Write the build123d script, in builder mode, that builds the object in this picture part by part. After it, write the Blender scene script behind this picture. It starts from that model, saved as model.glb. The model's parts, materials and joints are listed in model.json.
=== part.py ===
...
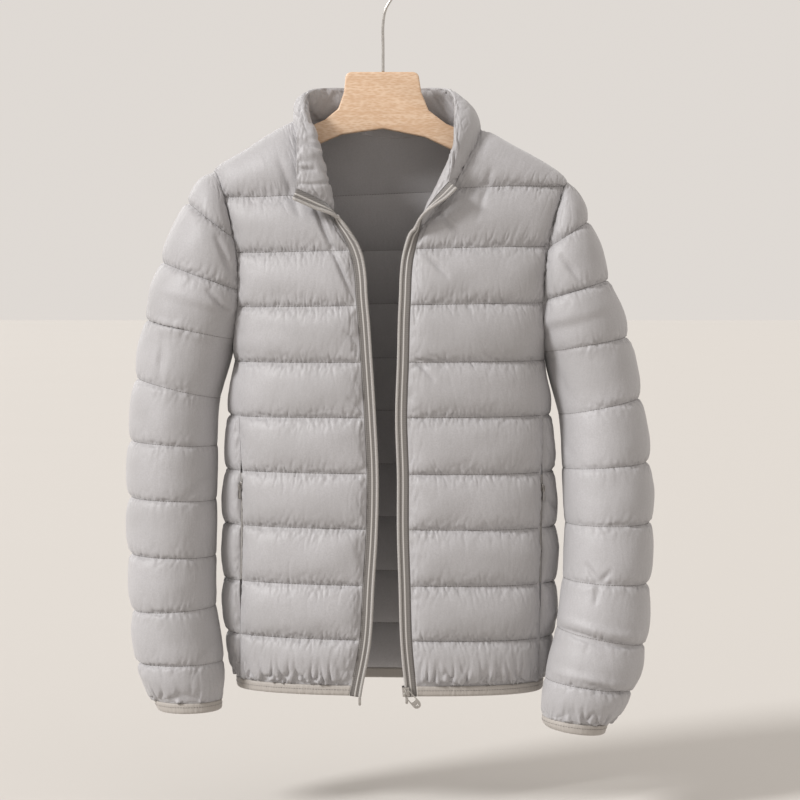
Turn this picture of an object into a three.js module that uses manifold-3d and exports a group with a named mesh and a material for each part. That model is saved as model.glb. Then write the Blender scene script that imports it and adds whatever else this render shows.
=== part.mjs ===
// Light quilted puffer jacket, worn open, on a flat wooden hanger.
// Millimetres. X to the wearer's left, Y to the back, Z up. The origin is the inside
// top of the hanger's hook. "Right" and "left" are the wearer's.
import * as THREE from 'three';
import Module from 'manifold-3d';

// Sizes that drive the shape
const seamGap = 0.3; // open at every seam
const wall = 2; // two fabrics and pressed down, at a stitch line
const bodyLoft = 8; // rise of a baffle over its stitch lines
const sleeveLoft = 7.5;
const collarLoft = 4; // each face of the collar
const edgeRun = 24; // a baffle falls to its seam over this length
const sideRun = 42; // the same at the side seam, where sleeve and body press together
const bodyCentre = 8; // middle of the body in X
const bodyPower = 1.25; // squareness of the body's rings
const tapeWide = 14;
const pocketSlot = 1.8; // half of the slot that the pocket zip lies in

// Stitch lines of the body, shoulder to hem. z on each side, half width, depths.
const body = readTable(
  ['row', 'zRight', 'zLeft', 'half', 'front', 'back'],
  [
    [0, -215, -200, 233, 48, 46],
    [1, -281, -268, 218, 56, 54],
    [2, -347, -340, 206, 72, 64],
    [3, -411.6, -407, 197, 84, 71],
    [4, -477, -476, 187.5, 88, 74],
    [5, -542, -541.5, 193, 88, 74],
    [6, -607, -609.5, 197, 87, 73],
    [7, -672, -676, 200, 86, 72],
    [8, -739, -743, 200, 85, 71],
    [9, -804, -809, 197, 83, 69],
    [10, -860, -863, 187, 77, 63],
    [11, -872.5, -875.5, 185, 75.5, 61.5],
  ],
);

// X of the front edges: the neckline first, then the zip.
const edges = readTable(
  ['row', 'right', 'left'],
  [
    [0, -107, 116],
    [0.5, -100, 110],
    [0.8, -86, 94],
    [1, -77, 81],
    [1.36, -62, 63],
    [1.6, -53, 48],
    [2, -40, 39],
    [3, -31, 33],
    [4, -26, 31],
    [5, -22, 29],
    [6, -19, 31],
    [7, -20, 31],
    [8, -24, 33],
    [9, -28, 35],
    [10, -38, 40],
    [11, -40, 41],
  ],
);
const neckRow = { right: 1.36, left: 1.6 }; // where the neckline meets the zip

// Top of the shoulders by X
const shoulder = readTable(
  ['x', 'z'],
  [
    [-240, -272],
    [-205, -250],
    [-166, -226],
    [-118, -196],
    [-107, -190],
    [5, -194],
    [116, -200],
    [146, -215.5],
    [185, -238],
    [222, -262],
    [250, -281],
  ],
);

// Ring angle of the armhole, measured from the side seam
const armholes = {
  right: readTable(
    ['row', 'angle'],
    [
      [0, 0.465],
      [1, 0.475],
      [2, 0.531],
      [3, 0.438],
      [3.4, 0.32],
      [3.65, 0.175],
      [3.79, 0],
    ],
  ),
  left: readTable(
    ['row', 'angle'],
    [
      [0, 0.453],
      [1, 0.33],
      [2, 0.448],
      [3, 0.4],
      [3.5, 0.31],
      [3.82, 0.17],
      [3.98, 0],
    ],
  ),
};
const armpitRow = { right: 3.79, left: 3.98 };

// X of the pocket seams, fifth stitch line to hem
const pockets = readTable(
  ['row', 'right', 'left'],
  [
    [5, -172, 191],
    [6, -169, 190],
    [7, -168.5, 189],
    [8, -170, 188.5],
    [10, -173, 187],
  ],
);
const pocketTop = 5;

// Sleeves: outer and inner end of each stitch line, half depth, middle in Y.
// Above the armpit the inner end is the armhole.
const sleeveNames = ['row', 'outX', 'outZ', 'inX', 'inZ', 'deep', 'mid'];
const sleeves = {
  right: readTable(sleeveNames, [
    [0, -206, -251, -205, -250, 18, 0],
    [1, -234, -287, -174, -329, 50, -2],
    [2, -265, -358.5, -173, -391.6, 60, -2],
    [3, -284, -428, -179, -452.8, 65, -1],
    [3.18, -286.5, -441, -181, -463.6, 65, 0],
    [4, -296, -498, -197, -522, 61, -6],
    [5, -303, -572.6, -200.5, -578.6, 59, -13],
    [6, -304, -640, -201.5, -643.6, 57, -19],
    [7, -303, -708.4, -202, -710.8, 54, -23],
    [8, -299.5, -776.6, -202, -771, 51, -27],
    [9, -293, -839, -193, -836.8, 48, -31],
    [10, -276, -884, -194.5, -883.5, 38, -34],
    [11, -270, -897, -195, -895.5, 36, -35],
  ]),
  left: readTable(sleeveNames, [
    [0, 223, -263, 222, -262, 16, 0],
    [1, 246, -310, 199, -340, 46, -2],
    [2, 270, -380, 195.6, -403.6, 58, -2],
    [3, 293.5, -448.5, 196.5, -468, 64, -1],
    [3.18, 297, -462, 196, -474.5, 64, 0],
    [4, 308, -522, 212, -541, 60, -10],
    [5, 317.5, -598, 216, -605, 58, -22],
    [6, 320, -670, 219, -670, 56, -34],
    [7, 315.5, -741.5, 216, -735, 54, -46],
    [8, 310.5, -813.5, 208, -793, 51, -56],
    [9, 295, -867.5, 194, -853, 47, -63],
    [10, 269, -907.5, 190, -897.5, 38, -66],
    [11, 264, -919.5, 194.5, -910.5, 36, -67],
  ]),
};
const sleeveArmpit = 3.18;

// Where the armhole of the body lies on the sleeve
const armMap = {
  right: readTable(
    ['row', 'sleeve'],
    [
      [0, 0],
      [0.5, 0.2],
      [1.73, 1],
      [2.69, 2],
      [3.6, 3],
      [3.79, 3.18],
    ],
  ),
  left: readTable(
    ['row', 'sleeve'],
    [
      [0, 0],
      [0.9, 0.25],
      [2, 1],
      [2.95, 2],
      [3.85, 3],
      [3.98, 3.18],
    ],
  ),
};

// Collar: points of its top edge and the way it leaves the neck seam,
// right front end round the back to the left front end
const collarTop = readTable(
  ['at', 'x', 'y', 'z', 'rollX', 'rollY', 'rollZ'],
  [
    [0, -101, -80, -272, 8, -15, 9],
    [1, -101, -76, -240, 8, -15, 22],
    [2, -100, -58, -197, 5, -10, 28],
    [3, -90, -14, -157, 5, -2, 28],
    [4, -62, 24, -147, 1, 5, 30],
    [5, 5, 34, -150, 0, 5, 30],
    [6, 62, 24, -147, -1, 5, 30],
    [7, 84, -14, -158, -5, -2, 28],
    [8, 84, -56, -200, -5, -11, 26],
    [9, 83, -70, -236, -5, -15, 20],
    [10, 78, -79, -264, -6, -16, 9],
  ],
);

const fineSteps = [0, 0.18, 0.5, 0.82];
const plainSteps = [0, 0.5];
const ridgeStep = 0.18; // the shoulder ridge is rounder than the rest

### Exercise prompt
Your task is to repeat exactly the lines from the one that contains "Turn this picture" through the one that contains "import Module from 'manifold-3d';", with both end lines included.

### Task output
Turn this picture of an object into a three.js module that uses manifold-3d and exports a group with a named mesh and a material for each part. That model is saved as model.glb. Then write the Blender scene script that imports it and adds whatever else this render shows.
=== part.mjs ===
// Light quilted puffer jacket, worn open, on a flat wooden hanger.
// Millimetres. X to the wearer's left, Y to the back, Z up. The origin is the inside
// top of the hanger's hook. "Right" and "left" are the wearer's.
import * as THREE from 'three';
import Module from 'manifold-3d';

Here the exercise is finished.